- **EXERCISE BRIEF**
Make an exact copy of all the data.

- **STORED DATA**
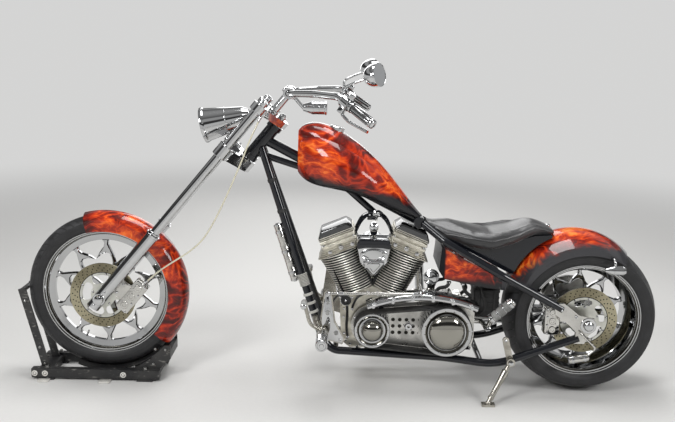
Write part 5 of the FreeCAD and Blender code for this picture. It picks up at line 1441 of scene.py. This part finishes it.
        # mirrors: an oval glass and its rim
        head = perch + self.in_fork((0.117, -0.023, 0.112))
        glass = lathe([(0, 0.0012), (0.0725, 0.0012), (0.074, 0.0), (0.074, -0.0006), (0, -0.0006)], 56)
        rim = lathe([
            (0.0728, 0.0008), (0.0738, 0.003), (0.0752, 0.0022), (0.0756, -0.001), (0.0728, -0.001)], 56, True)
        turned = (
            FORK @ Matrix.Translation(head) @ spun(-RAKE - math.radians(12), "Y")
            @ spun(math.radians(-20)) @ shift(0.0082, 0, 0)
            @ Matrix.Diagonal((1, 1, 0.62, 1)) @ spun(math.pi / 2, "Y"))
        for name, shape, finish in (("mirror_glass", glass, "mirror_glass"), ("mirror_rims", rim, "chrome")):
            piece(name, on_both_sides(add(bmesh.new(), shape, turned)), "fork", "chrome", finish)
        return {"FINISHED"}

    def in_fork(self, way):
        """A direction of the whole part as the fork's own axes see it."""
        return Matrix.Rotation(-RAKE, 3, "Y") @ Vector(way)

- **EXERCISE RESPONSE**
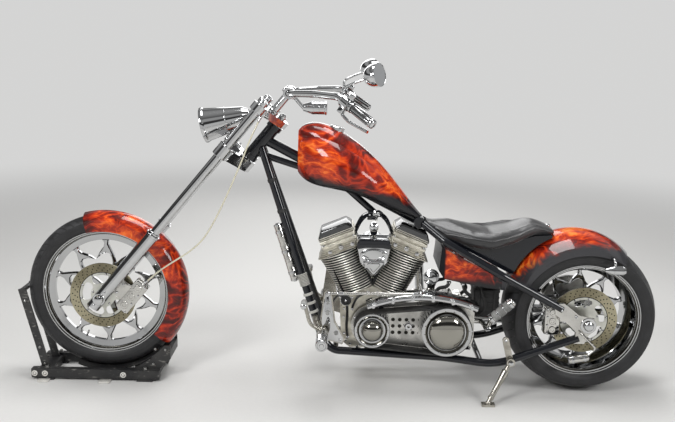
Write part 5 of the FreeCAD and Blender code for this picture. It picks up at line 1441 of scene.py. This part finishes it.
        # mirrors: an oval glass and its rim
        head = perch + self.in_fork((0.117, -0.023, 0.112))
        glass = lathe([(0, 0.0012), (0.0725, 0.0012), (0.074, 0.0), (0.074, -0.0006), (0, -0.0006)], 56)
        rim = lathe([
            (0.0728, 0.0008), (0.0738, 0.003), (0.0752, 0.0022), (0.0756, -0.001), (0.0728, -0.001)], 56, True)
        turned = (
            FORK @ Matrix.Translation(head) @ spun(-RAKE - math.radians(12), "Y")
            @ spun(math.radians(-20)) @ shift(0.0082, 0, 0)
            @ Matrix.Diagonal((1, 1, 0.62, 1)) @ spun(math.pi / 2, "Y"))
        for name, shape, finish in (("mirror_glass", glass, "mirror_glass"), ("mirror_rims", rim, "chrome")):
            piece(name, on_both_sides(add(bmesh.new(), shape, turned)), "fork", "chrome", finish)
        return {"FINISHED"}

    def in_fork(self, way):
        """A direction of the whole part as the fork's own axes see it."""
        return Matrix.Rotation(-RAKE, 3, "Y") @ Vector(way)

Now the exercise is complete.